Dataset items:
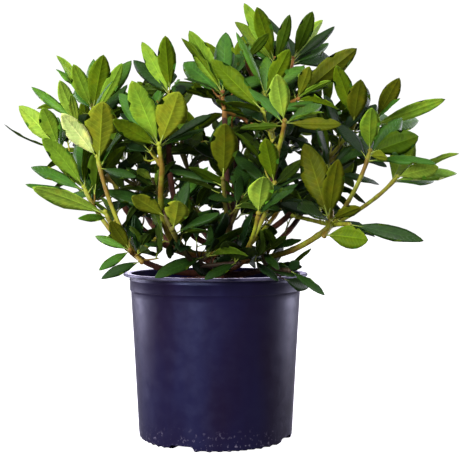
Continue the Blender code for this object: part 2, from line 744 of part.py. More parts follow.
def lead_strip(leaf):
    """The strip that the outer part of a leading leaf fills in the front elevation, with its depths."""
    root, way, _, size = leaf
    foot = root + way * (LEAD_BARE * size)
    tip = root + way * size
    return shown_at(foot), shown_at(tip), foot.y, tip.y, LEAD_COVER * LEAF_WIDTH * size


def stem_strips(line):
    """The strips that a stem fills in the front elevation, with their depths."""
    return [(shown_at(low), shown_at(high), low.y, high.y, STEM_COVER) for low, high in zip(line, line[1:])]


def hides_a_strip(points, strips):
    """Whether any of a leaf's points stands before a strip of the front elevation."""
    middle = shown_at(points[-1])
    for foot, tip, foot_depth, tip_depth, half in strips:
        if (middle - (foot + tip) / 2.0).length > LEAD_NEAR:
            continue
        run = tip - foot
        for point in points:
            spot = shown_at(point)
            part = min(max((spot - foot).dot(run) / max(run.length_squared, 1e-9), 0.0), 1.0)
            depth = foot_depth + (tip_depth - foot_depth) * part
            if (foot + run * part - spot).length < half and point.y < depth:
                return True
    return False


def tree_of(points, faces):
    """A search tree of a body's surface."""
    return BVHTree.FromPolygons([tuple(point) for point in points], faces, epsilon=0.0)


def plan_group(name, group, path, number):
    """Every twig of a group and the leaves it would grow."""
    way = (path[-1] - path[-2]).normalized()
    stub_start = path[-1] + way * SEAT_GAP
    node = path[-1] + way * STUB_LENGTH
    plan = {"name": name, "stub": (stub_start, node, way), "twigs": [], "leads": [], "spreads": []}
    shown = group.get("shown", ())
    plan["strips"] = stem_strips(path[BOUGH_STEPS // 2:]) if "bough" in shown else []
    for order, (letter, (place, length, count, leads)) in enumerate(group["shoots"].items()):
        chance = random.Random(100 * number + order)
        place = crown_point(place)
        axis = shoot_axis(place)
        twig = twig_path(node, way, place)
        plan["twigs"].append(twig)
        plan["strips"] += stem_strips(twig) if letter in shown else []
        plan["leads"].append(leading_leaves(place, twig[-2], axis, length, leads))
        plan["spreads"].append(spread_leaves(place, twig[-2], axis, length, count, chance))
    return plan


def stub_body(stub):
    """The short thick root a group stands on, just clear of its bough."""
    start, node, way = stub
    path = [start, node - way * 0.003, node + way * 0.003, node + way * 0.006]
    radii = [BOUGH_RADIUS_END, BOUGH_RADIUS_END * 1.2, BOUGH_RADIUS_END * 1.2, BOUGH_RADIUS_END * 0.6]
    return body_from_rings(tube_rings(path, radii, 5))


def twig_body(path):
    """One three-sided twig with the bud at its end."""
    steps = len(path) - 1
    taper = TWIG_RADIUS_END - TWIG_RADIUS_START
    radii = [TWIG_RADIUS_START + taper * step / steps for step in range(steps + 1)]
    bud = path[-1] + (path[-1] - path[-2]).normalized() * BUD_LENGTH
    return body_from_rings(tube_rings(path, radii, 3), bud)


def choose_leaves(plans, limbs):
    """Grow each leaf at its first swing that is clear of limbs, of other groups and of its neighbours."""
    taken = [(None, tree_of(*body)) for body in limbs]
    for plan in plans:
        plan["kept"] = []
        taken.append((plan["name"], tree_of(*stub_body(plan["stub"]))))
        for path in plan["twigs"]:
            taken.append((plan["name"], tree_of(*twig_body(path))))
    blades = []
    strips = [strip for plan in plans for strip in plan["strips"]]
    for stage in ("leads", "spreads"):
        for plan in plans:
            for swings in [leaf for leaves in plan[stage] for leaf in leaves]:
                for leaf in swings:
                    marks = leaf_marks(leaf)
                    if stage == "spreads" and (in_light_gap(marks) or hides_a_strip(marks, strips)):
                        continue
                    tree = tree_of(*leaf_body(*leaf, grow=LEAF_MARGIN))
                    if any(owner != plan["name"] and tree.overlap(other) for owner, other in taken):
                        continue
                    root, way, upper, length = leaf
                    blade = tree_of(*leaf_body(root + way * (0.25 * length), way, upper, 0.75 * length))
                    if stage == "spreads" and any(blade.overlap(other) for other in blades):
                        continue
                    plan["kept"].append(leaf)
                    taken.append((plan["name"], tree))
                    blades.append(blade)
                    if stage == "leads":
                        strips.append(lead_strip(leaf))
                    break


def largest_shell(mesh):
    """Keep only the largest piece of a joined mesh and split its faces into triangles."""
    body = bmesh.new()
    body.from_mesh(mesh)
    left = set(body.verts)
    shells = []
    while left:
        shell = {left.pop()}
        front = list(shell)
        while front:
            vertex = front.pop()
            for edge in vertex.link_edges:
                other = edge.other_vert(vertex)
                if other in left:
                    left.remove(other)
                    shell.add(other)
                    front.append(other)
        shells.append(shell)
    shells.sort(key=len, reverse=True)
    for shell in shells[1:]:
        bmesh.ops.delete(body, geom=list(shell), context="VERTS")
    bmesh.ops.triangulate(body, faces=body.faces)
    bmesh.ops.recalc_face_normals(body, faces=body.faces)
    body.to_mesh(mesh)
    body.free()


def make_foliage(plan):
    """One group of shoots joined to a single body: root, twigs and leaves."""
    material = plain_material("foliage_" + plan["name"], FOLIAGE_COLOUR, 0.5)
    mass = link_object("leaves_" + plan["name"], mesh_from("stub", *stub_body(plan["stub"])), material)
    joined = bpy.data.collections.new("parts_" + plan["name"])
    bpy.context.scene.collection.children.link(joined)
    for path in plan["twigs"]:
        joined.objects.link(bpy.data.objects.new("twig", mesh_from("twig", *twig_body(path))))
    for leaf in plan["kept"]:
        joined.objects.link(bpy.data.objects.new("leaf", mesh_from("leaf", *leaf_body(*leaf))))
    apply_boolean(mass, joined, "UNION", "MANIFOLD")
    largest_shell(mass.data)
    mass.data.materials.clear()
    mass.data.materials.append(material)
    return mass


def plan_crown(paths):
    """The whole crown's plan: every group's twigs and leaves, and the boughs' bodies a little grown."""
    plans = [plan_group(name, GROUPS[name], paths[name], number) for number, name in enumerate(GROUPS)]
    radii = [radius + SEAT_GAP for radius in bough_radii()]
    limbs = [body_from_rings(tube_rings(path, radii, BOUGH_SIDES)) for path in paths.values()]
    return plans, limbs


def mesh_body(thing):
    """Points and faces of an object's mesh."""
    points = [vertex.co.copy() for vertex in thing.data.vertices]
    return points, [tuple(face.vertices) for face in thing.data.polygons]


def main():
    clear_scene()
    pot = make_pot()
    mix = make_potting_mix()
    trunk = make_trunk()
    paths = bough_paths()
    for name, path in paths.items():
        make_bough(name, path)
    plans, limbs = plan_crown(paths)
    limbs += [mesh_body(thing) for thing in (pot, mix, trunk)]
    choose_leaves(plans, limbs)
    for plan in plans:
        make_foliage(plan)


if __name__ == "__main__":
    main()
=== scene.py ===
"""A young rhododendron in its nursery pot: pot, bark mix, trunk, limbs, twigs, buds and leaves."""
import functools
import json
import math
import random

import bmesh
import bpy
from bpy.props import FloatProperty, FloatVectorProperty, IntProperty, PointerProperty
from mathutils import Matrix, Vector, noise
from mathutils.bvhtree import BVHTree
from mathutils.kdtree import KDTree

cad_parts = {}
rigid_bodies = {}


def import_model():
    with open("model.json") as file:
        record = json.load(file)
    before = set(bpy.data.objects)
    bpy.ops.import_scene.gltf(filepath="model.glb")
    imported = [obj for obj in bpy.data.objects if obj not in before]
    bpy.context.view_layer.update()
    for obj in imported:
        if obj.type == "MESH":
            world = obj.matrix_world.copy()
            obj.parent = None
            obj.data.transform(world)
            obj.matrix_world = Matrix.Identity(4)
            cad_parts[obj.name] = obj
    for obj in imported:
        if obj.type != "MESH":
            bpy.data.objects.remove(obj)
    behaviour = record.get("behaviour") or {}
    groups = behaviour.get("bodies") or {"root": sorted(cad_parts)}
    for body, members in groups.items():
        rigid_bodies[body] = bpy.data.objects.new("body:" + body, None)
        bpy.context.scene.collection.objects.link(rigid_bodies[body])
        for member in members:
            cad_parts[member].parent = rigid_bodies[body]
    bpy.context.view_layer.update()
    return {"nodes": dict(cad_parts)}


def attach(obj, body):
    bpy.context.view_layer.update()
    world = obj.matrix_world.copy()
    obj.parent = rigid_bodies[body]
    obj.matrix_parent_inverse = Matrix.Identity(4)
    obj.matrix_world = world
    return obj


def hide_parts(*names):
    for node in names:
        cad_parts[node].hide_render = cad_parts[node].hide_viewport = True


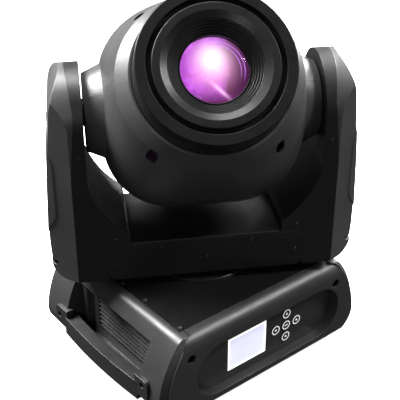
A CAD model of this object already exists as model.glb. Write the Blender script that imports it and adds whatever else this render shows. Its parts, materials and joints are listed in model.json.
import json
import math

import bmesh
import bpy
from mathutils import Matrix, Vector


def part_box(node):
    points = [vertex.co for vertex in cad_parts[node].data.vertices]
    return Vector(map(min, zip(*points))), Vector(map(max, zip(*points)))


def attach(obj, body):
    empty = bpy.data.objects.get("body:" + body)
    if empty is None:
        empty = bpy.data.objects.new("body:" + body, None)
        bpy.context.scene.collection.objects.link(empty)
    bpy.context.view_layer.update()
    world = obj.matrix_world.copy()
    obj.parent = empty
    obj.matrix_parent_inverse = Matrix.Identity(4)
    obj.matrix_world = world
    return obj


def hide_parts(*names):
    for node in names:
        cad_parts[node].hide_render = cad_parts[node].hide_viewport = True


# Moving head stage light: looks, small printed and glowing pieces, studio and camera.
# Lengths are in metres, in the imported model's own frame.

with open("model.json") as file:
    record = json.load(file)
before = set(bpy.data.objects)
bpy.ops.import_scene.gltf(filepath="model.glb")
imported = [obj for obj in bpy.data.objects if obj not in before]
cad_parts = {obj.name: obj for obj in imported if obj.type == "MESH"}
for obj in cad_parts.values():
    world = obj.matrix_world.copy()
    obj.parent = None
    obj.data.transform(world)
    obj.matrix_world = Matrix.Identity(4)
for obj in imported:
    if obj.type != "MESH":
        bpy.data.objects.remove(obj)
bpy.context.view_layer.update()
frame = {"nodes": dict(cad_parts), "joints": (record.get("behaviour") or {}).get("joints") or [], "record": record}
nodes = frame["nodes"]

MM = 0.001

# ---------------------------------------------------------------- places from the frame

joints = {joint["name"]: joint for joint in frame["joints"]}
tilt_axis = Vector(joints["tilt"]["axis"]).normalized()
tilt_centre = Vector(joints["tilt"]["pos_m"])
beam = Vector(joints["focus_slide"]["axis"]).normalized()
head_up = tilt_axis.cross(-beam).normalized()
# Head frame: X along the tilt axis, -Y along the beam, Z out of the head's top
head_frame = Matrix((tilt_axis, -beam, head_up)).transposed().to_4x4()
head_frame.translation = tilt_centre
# Turns a plane's own +Z towards -Y, which is the front of the base and of the head
FACING_FRONT = Matrix.Rotation(math.radians(90), 4, "X")


# ---------------------------------------------------------------- material helpers


class Shader:
    """One node material, with a short way to add and link its nodes."""

    def __init__(self, name, **uniform):
        self.material = bpy.data.materials.new(name)
        self.material.use_nodes = True
        self.tree = self.material.node_tree
        self.surface = self.tree.nodes["Principled BSDF"]
        self.place = self.add("ShaderNodeTexCoord").outputs["Object"]
        self.coat(**uniform)

    def add(self, kind, inputs=None, **settings):
        """Adds a node, sets its properties, and sets or links its inputs."""
        node = self.tree.nodes.new(kind)
        for key, value in settings.items():
            setattr(node, key, value)
        for socket, value in (inputs or {}).items():
            self.feed(node.inputs[socket], value)
        return node

    def feed(self, socket, value):
        """Links an output to the socket, or sets the socket to a plain value."""
        if isinstance(value, bpy.types.NodeSocket):
            self.tree.links.new(value, socket)
        else:
            socket.default_value = value

    def coat(self, **values):
        """Sets or links the surface's inputs, with _ for each space in an input's name."""
        for name, value in values.items():
            self.feed(self.surface.inputs[name.replace("_", " ")], value)

    def noise(self, size, detail=3.0, roughness=0.55, place=None):
        """Grey noise between 0 and 1 whose features are about size metres across."""
        inputs = {
            "Vector": place or self.place,
            "Scale": 1 / size,
            "Detail": detail,
            "Roughness": roughness,
        }
        return self.add("ShaderNodeTexNoise", inputs).outputs["Fac"]

    def spread(self, value, low=0.0, high=1.0, from_low=0.3, from_high=0.7):
        """Maps a grey value from from_low..from_high to low..high, clamped."""
        inputs = {
            "Value": value,
            "From Min": from_low,
            "From Max": from_high,
            "To Min": low,
            "To Max": high,
        }
        return self.add("ShaderNodeMapRange", inputs).outputs["Result"]

    def maths(self, operation, first, second):
        """Result of one maths operation on two values."""
        return self.add("ShaderNodeMath", {0: first, 1: second}, operation=operation).outputs[0]

    def vector_maths(self, operation, output, *values):
        """Named output of one maths operation on vectors."""
        inputs = dict(enumerate(values))
        return self.add("ShaderNodeVectorMath", inputs, operation=operation).outputs[output]

    def blend(self, amount, first, second):
        """Colour between first and second."""
        inputs = {"Factor": amount, "A": first, "B": second}
        return self.add("ShaderNodeMix", inputs, data_type="RGBA").outputs["Result"]

    def rounded_normal(self, radius):
        """Normal that softens every edge, and a mask that is high along the edges."""
        soft = self.add("ShaderNodeBevel", {"Radius": radius}, samples=6).outputs["Normal"]
        true = self.add("ShaderNodeNewGeometry").outputs["True Normal"]
        likeness = self.vector_maths("DOT_PRODUCT", "Value", soft, true)
        return soft, self.spread(likeness, 1.0, 0.0, from_low=0.80, from_high=0.995)

    def bump(self, height, depth, normal):
        """Normal that follows a height pattern of the given depth in metres."""
        inputs = {"Height": height, "Distance": depth, "Normal": normal}
        return self.add("ShaderNodeBump", inputs).outputs["Normal"]


def shade(value):
    """Grey of the given brightness, a little bluer than neutral."""
    return (value, value, value * 1.03, 1.0)


# Radii of the softened edges
PLASTIC_EDGE = 0.9 * MM
SHEET_EDGE = 0.7 * MM
METAL_EDGE = 0.4 * MM
RUBBER_EDGE = 1.2 * MM


def textured_plastic(name, dark, light, rough, depth=0.08 * MM, wear=0.05, shine=0.5):
    """Moulded plastic: cloudy tone, spark-eroded grain, uneven gloss and rubbed edges."""
    s = Shader(name, Specular_IOR_Level=shine)
    soft, edges = s.rounded_normal(PLASTIC_EDGE)
    cloud = s.noise(size=0.07, detail=4.0)
    grain = s.noise(size=1.1 * MM, detail=2.0, roughness=0.6)
    handled = s.noise(size=0.018, detail=5.0, roughness=0.65)
    tone = s.blend(s.spread(cloud), shade(dark), shade(light))
    specks = s.spread(grain, high=0.35, from_low=0.55, from_high=0.8)
    speckled = s.blend(specks, tone, shade(light * 1.5))
    rubbed = s.spread(handled, low=0.35, from_low=0.35, from_high=0.65)
    uneven = s.maths("ADD", s.spread(handled, -0.05, 0.05), s.spread(grain, -0.03, 0.03))
    s.coat(
        Base_Color=s.blend(s.maths("MULTIPLY", edges, rubbed), speckled, shade(light + wear)),
        Roughness=s.maths("ADD", uneven, rough),
        Normal=s.bump(grain, depth, soft),
    )
    return s.material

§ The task
In the material above, locate the line containing "points = [vertex.co.copy()" and the line containing "bpy.context.scene.collection.objects.link(rigid_bodies[body])". Transcribe exactly those two lines and every line between them, and nothing more.

§ Exercise result
    points = [vertex.co.copy() for vertex in thing.data.vertices]
    return points, [tuple(face.vertices) for face in thing.data.polygons]


def main():
    clear_scene()
    pot = make_pot()
    mix = make_potting_mix()
    trunk = make_trunk()
    paths = bough_paths()
    for name, path in paths.items():
        make_bough(name, path)
    plans, limbs = plan_crown(paths)
    limbs += [mesh_body(thing) for thing in (pot, mix, trunk)]
    choose_leaves(plans, limbs)
    for plan in plans:
        make_foliage(plan)


if __name__ == "__main__":
    main()
=== scene.py ===
"""A young rhododendron in its nursery pot: pot, bark mix, trunk, limbs, twigs, buds and leaves."""
import functools
import json
import math
import random

import bmesh
import bpy
from bpy.props import FloatProperty, FloatVectorProperty, IntProperty, PointerProperty
from mathutils import Matrix, Vector, noise
from mathutils.bvhtree import BVHTree
from mathutils.kdtree import KDTree

cad_parts = {}
rigid_bodies = {}


def import_model():
    with open("model.json") as file:
        record = json.load(file)
    before = set(bpy.data.objects)
    bpy.ops.import_scene.gltf(filepath="model.glb")
    imported = [obj for obj in bpy.data.objects if obj not in before]
    bpy.context.view_layer.update()
    for obj in imported:
        if obj.type == "MESH":
            world = obj.matrix_world.copy()
            obj.parent = None
            obj.data.transform(world)
            obj.matrix_world = Matrix.Identity(4)
            cad_parts[obj.name] = obj
    for obj in imported:
        if obj.type != "MESH":
            bpy.data.objects.remove(obj)
    behaviour = record.get("behaviour") or {}
    groups = behaviour.get("bodies") or {"root": sorted(cad_parts)}
    for body, members in groups.items():
        rigid_bodies[body] = bpy.data.objects.new("body:" + body, None)
        bpy.context.scene.collection.objects.link(rigid_bodies[body])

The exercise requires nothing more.